Task instructions
Note how many lines contain "materials" and give that number, with nothing else.

Raw data
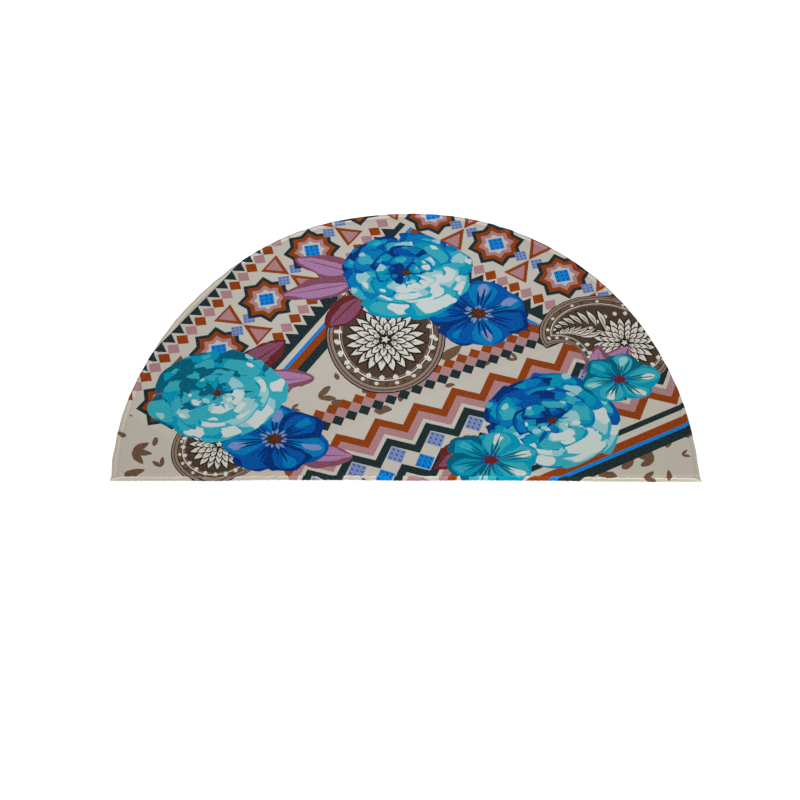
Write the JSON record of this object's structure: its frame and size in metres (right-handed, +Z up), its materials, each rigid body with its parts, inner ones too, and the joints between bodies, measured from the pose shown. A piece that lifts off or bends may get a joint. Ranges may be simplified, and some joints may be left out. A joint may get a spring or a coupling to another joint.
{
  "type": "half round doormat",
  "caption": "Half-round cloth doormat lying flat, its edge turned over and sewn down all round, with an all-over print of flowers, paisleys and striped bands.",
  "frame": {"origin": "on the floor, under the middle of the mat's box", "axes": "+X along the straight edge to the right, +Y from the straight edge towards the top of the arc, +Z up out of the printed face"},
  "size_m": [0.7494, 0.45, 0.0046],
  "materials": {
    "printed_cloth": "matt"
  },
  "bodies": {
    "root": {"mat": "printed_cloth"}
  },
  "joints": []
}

Response to the task
2